Was it any wonder that the people were on fire with anger at the thought of being
ruled by Foulon and such as he?
"To arms! to arms!" they shouted, and rushing to the Town Hall they speedily found
for themselves pikes and muskets. Then, tearing up the pavements, they barricaded
the city against the king's troops, and paraded the streets
 wearing ribbons of
red, white and blue, which the women were hurriedly sewing into cockades.
These colours soon became known as the Tricolour, the emblem of the French Republic.
News travelled quickly to Versailles. The king heard that the Parisians had flown to
arms, but knowing that his troops were not to be trusted, he sent no orders to
disperse the mob. Many, indeed, of the royal troops had joined the people.

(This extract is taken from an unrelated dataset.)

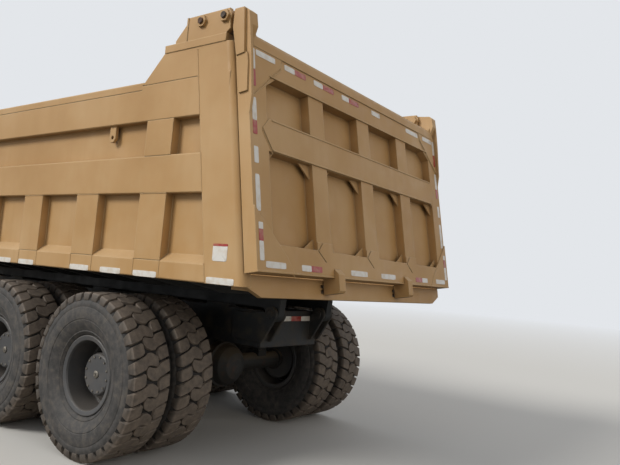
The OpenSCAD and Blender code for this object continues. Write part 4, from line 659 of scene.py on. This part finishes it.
class TRUCK_OT_cab_trim(bpy.types.Operator):
    """Adds the mirrors' glass, the rubber round the cab's windows and the wipers"""
    bl_idname = "truck.cab_trim"
    bl_label = "Cab trim"

    def execute(self, context):
        low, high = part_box("mirrors")
        glass = Shell()
        for side in (1, -1):
            middle = (low[0], side * (high[1] - MIRROR_IN), high[2] - MIRROR_DOWN)
            glass.add(tiles([(middle, (0, 0, MIRROR_TALL), (0, MIRROR_WIDE, 0))], MIRROR_THICK))
        glass.make("mirror_glass", "chassis", "window", silvered_glass())
        lean = math.atan(SCREEN_LEAN)
        sill = np.array([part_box("cab_glass")[1][0] + 0.031, 0, SCREEN_FOOT])
        rise = np.array([-math.sin(lean), 0, math.cos(lean)])
        ahead = np.array([math.cos(lean), 0, math.sin(lean)])
        rubber = Shell()

        def screen(y, height, out=0.0):
            """A point of the leaning windscreen, out from it by the given distance."""
            return sill + (0, y, 0) + height * rise + out * ahead

        for place, (sides, edges), round_off, radius in (
                (lambda x, z: (x, CAB_FLANK, z), FLANK_WINDOW, 0.03, 0.01),
                (lambda y, z: (CAB_REAR, y, z), REAR_WINDOW, 0.03, 0.01),
                (screen, SCREEN_WINDOW, 0.04, 0.012)):
            corners = [place(sides[k], edges[n]) for k, n in ((0, 0), (1, 0), (1, 1), (0, 1))]
            rubber.add(gasket(corners, round_off, radius), closed_rows=True)
        # a blade lies along the screen's foot, and its arm bends from the spindle to its middle
        for foot, tip in WIPERS:
            middle = (foot + tip) / 2
            rubber.add(tube([screen(foot - 0.02, 0.12, -0.008), screen(middle, 0.13, -0.008),
                             screen(tip, 0.14, -0.008)], 0.009))
            rubber.add(tube([screen(foot, -0.03, 0.012), screen(foot - 0.1, 0.05, 0.018),
                             screen(middle, 0.13, 0.002)], 0.007))
        rubber.make("cab_gaskets_and_wipers", "chassis", "trim",
                    bpy.data.materials["moulded_polypropylene"])
        return {"FINISHED"}


# Materials


def add(material, kind, inputs=None, ramp=None, **settings):
    """Adds a node. A socket among its inputs is linked; a node stands for its first output, or
    for its colour if it is a Mix, which here always mixes colours. Anything else is a value."""
    node = material.node_tree.nodes.new("ShaderNode" + kind)
    if kind == "Mix":
        node.data_type = "RGBA"
    for key, value in settings.items():
        setattr(node, key, value)
    for key, value in (inputs or {}).items():
        if isinstance(value, bpy.types.Node):
            value = value.outputs[2 if value.bl_idname == "ShaderNodeMix" else 0]
        if isinstance(value, bpy.types.NodeSocket):
            material.node_tree.links.new(value, node.inputs[key])
        else:
            node.inputs[key].default_value = value
    for number, (place, value) in enumerate(ramp or []):
        stops = node.color_ramp.elements
        stop = stops[number] if number < 2 else stops.new(place)
        stop.position, stop.color = place, value
    return node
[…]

On July 14, 1789, as soon as day dawned, the mob, which had wandered restlessly
through the streets all night, set out for the Bastille, the chief fortress and
prison of Paris.
The Bastille seemed to the excited people a visible sign of the king's power. They
made up their minds to destroy it.
"To the Bastille! to the Bastille!" The cry grew, until at length thousands of armed
men were on their way to the grim old fortress.
The Governor of the Bastilie was brave but old, and not quite sure what to do
against such a fierce and armed force.
After some hesitation he ordered the cannon to be turned upon them, but this only
added to the fury of the crowd.
Then the governor, changing his mind, ordered the cannon to cease firing, and
foolishly opened the great gates of the Bastilie, hoping to treat with the leaders
of the mob.
But the crowd saw its opportunity, and rushing in at the gates began to destroy the
huge building. In a short time it was in ruins.
The governor and his officers were ruthlessly murdered, and then the mob, mad with
excitement, placed the heads of the hapless men on pikes, and carried them in
triumph through the streets.
At Versailles nothing was known of what was being done at Paris. Only when all was
over a noble rushed into the king's apartments and told him the terrible events of
"Why, that is a revolt," said the bewildered king.
"Sire," answered the courtier, "it is a revolution."